Ofsted has been in operation since 1992 with the aim of making a contribution, through inspections, to raising standards and improving the quality of educational experience and provision. In the years that followed it has undergone many changes in its methodology and organisation most of which have improved its work as an inspection agency.
Ofsted, for example, no longer requires excessive data and information from schools, grades lessons or makes judgements on the basis of historic external assessment data. Significantly Ofsted now has moved away from an exclusive focus on core subjects to enable it take account of subjects such as the humanities. These changes were welcomed but Ofsted presents more fundamental issues which should be the object of consideration and discussion. The aim of Ofsted is school improvement but Ofsted is an agency for accountability through the inspection and grading of schools. The tension between these two roles is apparent when, for example Ofsted has tried to pay more attention to the whole school curriculum while at the same time making time constrained graded judgements about the quality of education, or in making judgements about the impact of education on pupilsl but avoiding the school’s internal pupil progress data or historic external data.
Ofsted’s framework has increasingly tried to focus on pupil learning across the curriculum but its scope to use inspection for school improvement is continually limited by its accountability function and school inspections have reflected this.
The closure of schools in response to the virus has meant that Ofsted inspections have been suspended. In the Autumn Ofsted will make some limited visits to schools to ‘help them through collaborative conversations, without passing judgement’ and intends to resume full inspections in the Spring term. It is too early to guess at what schools will be like in the Spring term and what might be the continuing consequences of the virus and the economic recession but the impact of at least 6 months of school closure does mean that schools will not be the institutions they were. This raises questions for Ofsted.

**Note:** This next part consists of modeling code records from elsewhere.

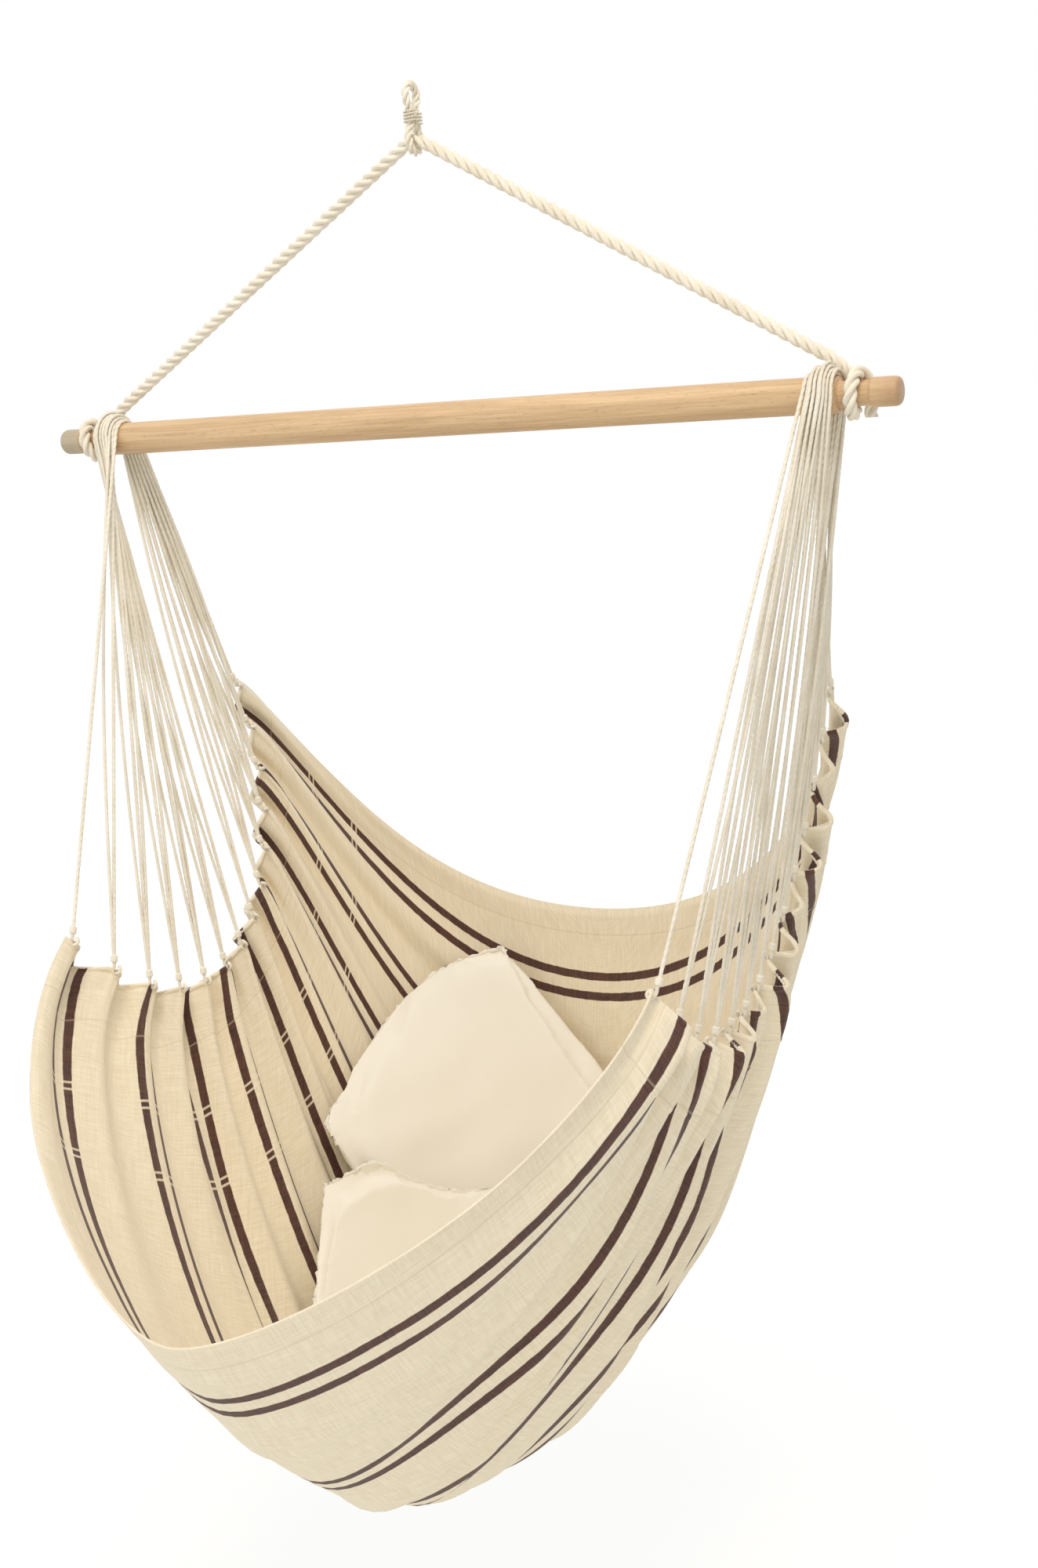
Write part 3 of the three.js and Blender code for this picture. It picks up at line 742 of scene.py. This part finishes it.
# For each soft ridge its start along the cloth, lean, width, height, middle across the cloth and reach
# across it: first the fine creases, then the wide swoops that cross the right half of the cloth.
crease_ranges = [
    [(-0.09, 0.09), (-0.12, -0.03)],
    [(0.008, 0.022), (0.015, 0.027)],
    [(2, 6.5), (16, 25)],
    [(-0.75, 0.75), (0.25, 0.75)],
    [(0.22, 0.5), (0.3, 0.5)],
]
chance = np.random.default_rng(7)
crease_shapes = [
    np.concatenate([chance.uniform(0.02, 0.98, crease_count), np.linspace(0.1, 0.62, swoop_count)])
]
for fine, swoop in crease_ranges:
    drawn = [chance.uniform(*fine, crease_count), chance.uniform(*swoop, swoop_count)]
    crease_shapes.append(np.concatenate(drawn))
hook_rows = (np.arange(ends_per_side) + cord_margin) / cord_span


def creases(u, v):
    """Long soft ridges. Each is high exp(-((v - start - lean u) / wide)^2) exp(-((u - middle) / long)^2),
    twice as steep on the side of the back hem, and all die away at the side edges by 1 - |u|^8."""
    total = np.zeros(np.broadcast(u, v).shape)
    for start, lean, wide, high, middle, long in zip(*crease_shapes):
        across = (v - start - lean * u) / wide
        across = np.where(across > 0, across * 2, across)
        total += high * np.exp(-(across**2)) * np.exp(-(((u - middle) / long) ** 2))
    return total * (1 - np.abs(u) ** 8)


def folded(u, v):
    """The cloth's middle layer: the smooth sheet, standing out by the folds and by the creases. It
    starts above the edge cord by the radius of the rolled edge."""
    side = np.where(u < 0, -1.0, 1.0)
    fade = np.maximum((np.abs(u) - fold_end) / (1 - fold_end), 0) ** fold_fade
    wave = fold_wave(v)
    height = wave * (1 + fold_vary * np.sin(cord_span * v * 2))
    place = sheet(u, v)
    halfway = np.exp(-(((np.abs(u) - long_fold_middle) / long_fold_reach) ** 2))
    long_fold = long_fold_height * wave * halfway * (0.6 + 0.4 * np.sin(9 * v + 2 * side))
    stands_out = fade * height * fold_depth + long_fold + creases(u, v)
    place = place + outward(u, v) * stands_out[..., None]
    return place + down_from(side, v) * (fade * (height * fold_sag - roll_radius))[..., None]


# The rows of the grid lie closer at the hooks and at the seams of the end hems. The columns lie at
# fixed lengths from the side edge as far as the side hem's seam, and are shared out evenly over the
# rest. At a hook the first columns start lower, which leaves a notch for the cord.
hem_share = 0.021
near_from = 0.024
even_from = 0.0255
row_count = 236
hem_rows = np.array([0, 0.3, 0.6, 0.9, 0.97, 1.0, 1.03, 1.1]) * hem_share
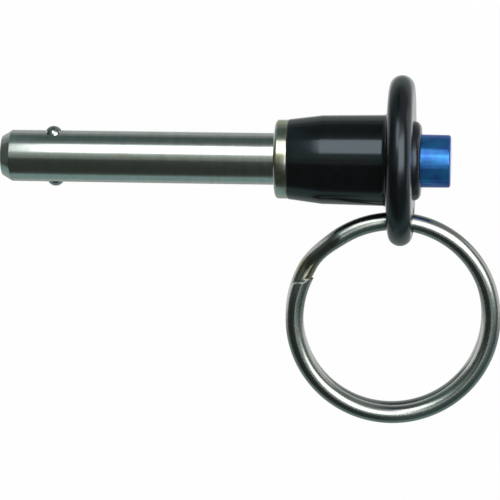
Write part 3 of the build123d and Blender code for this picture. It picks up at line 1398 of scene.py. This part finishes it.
@dataclass(frozen=True)
class Softbox:
    """A wide soft light that faces the place on the axis that it stands over."""

    name: str
    over_x: float
    azimuth: float
    elevation: float
    width: float
    height: float
    radiance: float = 2.6
    distance: float = 0.5

    def hang(self) -> None:
        """Adds the lamp."""
        lamp = bpy.data.lights.new(self.name, "AREA")
        lamp.shape = "RECTANGLE"
        lamp.size = self.width
        lamp.size_y = self.height
        lamp.energy = self.radiance * math.pi * self.width * self.height
        outward = toward(self.azimuth, self.elevation)
        softbox = stand(self.name, lamp, Vector((self.over_x, 0, 0)), outward, self.distance)
        softbox.visible_camera = False


@dataclass
class Studio:
    """Floor, world, softboxes and the cards that shade the reflections."""

    floor_z: float = -0.30
    floor_size: float = 8.0
    floor_white: float = 0.985
    floor_colour: Colour = (0.86, 0.86, 0.86, 1.0)
    floor_rough: float = 0.9
    ambient: float = 0.35
    softboxes: tuple[Softbox, ...] = (
        Softbox("top_softbox", over_x=-0.056, azimuth=0.0, elevation=42.5, width=0.204, height=0.325),
        Softbox("side_softbox", over_x=0.02, azimuth=30.5, elevation=15.0, width=0.49, height=0.42),
    )
    cards: tuple[Card, ...] = (
        Card("low_flag", -72.0, -3.0, 0.045, DIM_GREEN, LOW_RADIUS, right=0.03),
        Card("right_low_flag", -72.0, -24.0, 0.11, DIM_CYAN, LOW_RADIUS, left=0.03),
        Card("sill_card", -24.0, -6.0, 0.26, DIM_CYAN, LOW_RADIUS, left=0.05),
        Card("chin_card", -82.0, -72.0, 0.09, DIM_GREEN, LOW_RADIUS),
        Card("table_card", -118.0, -82.0, 0.34, DIM_CYAN, LOW_RADIUS),
        Card("far_table_card", -158.0, -118.0, 0.42, COOL, LOW_RADIUS),
        Card("horizon_card", -3.0, 10.0, 0.22, DIM_GREEN, left=-0.30, right=0.12),
        Card("brow_card", 10.0, 24.0, 0.36, DIM_GREEN, left=-0.30, right=0.12),
        Card("top_back_card", 24.0, 66.0, 0.32, DIM_CYAN, left=-0.30, right=0.05),
        Card("left_horizon_card", -8.0, 66.0, 0.22, DIM_CYAN, right=-0.30),
        Card("hood_edge_card", 66.0, 78.0, 0.17, COOL, left=-0.20, right=0.05),
        Card("hood_card", 78.0, 112.0, 0.11, DIM_CYAN, left=-0.20, right=0.05),
        Card("left_hood_card", 66.0, 112.0, 0.24, DIM_CYAN, right=-0.20),
        Card("right_hood_card", 58.0, 112.0, 0.30, COOL, left=0.05),
        Card("rear_hood_card", 112.0, 128.0, 0.25, COOL),
        Card("rear_card", 128.0, 165.0, 0.48, COOL),
    )
    end_cards: tuple[EndCard, ...] = (
        EndCard("left_end_card", LEFT_END, back=0.10, level=0.10, tint=DIM_GREEN),
        EndCard("high_left_end_card", LEFT_END, 0.50, level=0.28, tint=COOL, front=0.10, low=0.26),
        EndCard("right_end_card", RIGHT_END, back=0.0, level=0.18, tint=COOL),
    )

    def white_for_eye(self, graph: Graph) -> Socket:
        """1 for rays that show the background: from the camera, in gloss and through glass."""
        path = graph.node("ShaderNodeLightPath").outputs
        shiny = graph.math("MAXIMUM", path["Is Glossy Ray"], path["Is Transmission Ray"])
        return graph.math("MAXIMUM", path["Is Camera Ray"], shiny)

    def light_world(self) -> None:
        """White background for the eye, and a lower even light on the object."""
        world = bpy.data.worlds.new("studio_world")
        bpy.context.scene.world = world
        world.use_nodes = True
        graph = Graph(world.node_tree)
        background = world.node_tree.nodes["Background"]
        background.inputs["Color"].default_value = (1, 1, 1, 1)
        level = graph.spread(self.white_for_eye(graph), 0.0, 1.0, self.ambient, 1.0)
        graph.tree.links.new(level, background.inputs["Strength"])

    def lay_floor(self) -> None:
        """Pale floor, far below, that keeps a faint shadow."""
        deselect_all()
        bpy.ops.mesh.primitive_plane_add(size=self.floor_size, location=(0, 0, self.floor_z))
        floor = bpy.context.object
        floor.name = "studio_floor"
        material, graph, shader = new_material(
            "pale_floor",
            Base_Color=self.floor_colour,
            Roughness=self.floor_rough,
            Specular_IOR_Level=0.0,
        )
        glow = graph.node("ShaderNodeEmission", {"Color": (1, 1, 1, 1), "Strength": 1.0}).outputs[0]
        share = graph.math("MULTIPLY", self.white_for_eye(graph), self.floor_white)
        blend = {0: share, 1: shader.outputs[0], 2: glow}
        graph.show(graph.node("ShaderNodeMixShader", blend).outputs[0])
        floor.data.materials.append(material)

    def finish_card(self, card: Card | EndCard) -> None:
        """Leaves edit mode, gives the card its glow, and lets only reflections see it."""
        bpy.ops.object.mode_set(mode="OBJECT")
        piece = bpy.context.object
        material, graph, _ = new_material(card.name)
        glow = {"Color": (*card.tint, 1), "Strength": card.level}
        graph.show(graph.node("ShaderNodeEmission", glow).outputs[0])
        piece.data.materials.append(material)
        piece.visible_camera = False
        piece.visible_diffuse = False
        piece.visible_shadow = False

    def hang_card(self, card: Card) -> None:
        """Bends one card round the object, in slices of about a degree."""
        left = toward(0.0, card.start) * card.radius + Vector((card.left, 0, 0))
        line_through(card.name, [left, left + Vector((card.right - card.left, 0, 0))])
        bpy.ops.mesh.spin(
            steps=max(2, round(card.end - card.start)),
            angle=math.radians(card.end - card.start),
            center=(0, 0, 0),
            axis=(1, 0, 0),
        )
        self.finish_card(card)

    def hang_end_card(self, card: EndCard) -> None:
        """Stands one flat card at the end of the curved ones."""
        foot = Vector((card.x, card.front, card.low))
        line_through(card.name, [foot, foot + Vector((0, card.back - card.front, 0))])
        rise = {"value": (0, 0, card.high - card.low)}
        bpy.ops.mesh.extrude_region_move(TRANSFORM_OT_translate=rise)
        self.finish_card(card)

    def build(self) -> None:
        """Sets up the studio."""
        self.light_world()
        self.lay_floor()
        for softbox in self.softboxes:
            softbox.hang()
        for card in self.cards:
            self.hang_card(card)
        for card in self.end_cards:
            self.hang_end_card(card)


@dataclass
class Camera:
    """Camera at a given angle round the point that it looks at."""

    aim: Vector = field(default_factory=lambda: Vector((-5.016, 0.0, -17.867)) * MM)
    azimuth: float = 5.71
    elevation: float = 10.16
    distance: float = 0.5
    lens: float = 186.0
    sensor: float = 36.0
    nearest: float = 0.01
    farthest: float = 50.0

    def build(self) -> None:
        """Places the camera and makes it the scene's own."""
        lens = bpy.data.cameras.new("camera")
        lens.lens = self.lens
        lens.sensor_width = self.sensor
        lens.clip_start = self.nearest
        lens.clip_end = self.farthest
        outward = toward(self.azimuth, self.elevation)
        bpy.context.scene.camera = stand("camera", lens, self.aim, outward, self.distance)


def main() -> None:
    """Builds the pieces in order, then the studio and the camera."""
    logging.basicConfig(level=logging.INFO, format="%(name)s: %(message)s")
    effects = Effects()
    shank_low, shank_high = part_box("shank")
    _, handle_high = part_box("handle")
    collar_low, collar_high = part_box("retaining_collar")
    button_low, button_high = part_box("button")
    spindle_low, spindle_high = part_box("spindle")
    ball_low, ball_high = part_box("ball_upper")

    balls = LockingBalls(x=(ball_low.x + ball_high.x) / 2)
    shank = Shank(nose_x=shank_low.x, hub_end_x=shank_high.x)
    shank.build(effects, balls)
    balls.build(effects)
    handle = Handle(front_x=shank.shoulder_length, rear_x=handle_high.x, flange_radius=handle_high.z)
    handle.build(effects)
    RetainingCollar(rear_x=handle.rear_x, end_x=collar_high.x).build(effects)
    button = PushButton(end_x=button_high.x, skirt_x=button_low.x, collar_x=collar_low.x)
    button.build(effects)
    spindle = Spindle(tip_x=spindle_low.x, tail_x=spindle_high.x, ball_x=balls.x)
    spindle.build(effects, button.cross_pin)
    button.cross_pin.dress(effects)
    travel = next(joint["range_m"][1] for joint in frame["joints"] if joint["name"] == "button_press")
    ReturnSpring(start_x=shank.hub_end_x, end_x=button.web_x, travel=travel).build(effects)
    SplitRing(hole_x=handle.rear_x - handle.flange_thickness / 2).build(effects)

    Studio().build()
    Camera().build()
    view_settings = bpy.context.scene.view_settings
    view_settings.view_transform = "Standard"


if __name__ == "__main__":
    main()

Will it be appropriate to simply return to the existing regime of inspection as if nothing has happened? Will Ofsted have the capacity for a return to a full programme of inspections after 6 months of inactivity and with inspectors employed by schools needing to be at their schools will. It is patently absurd to think that inspections in their present form can be in anyway useful or meaningful for the foreseeable future. This could be the opportunity to fundamentally review and rethink Ofsted’s accountability role and to build on its Autumn term programme of supportive collaborative conversations to fully develop Ofsted’s school improvement role.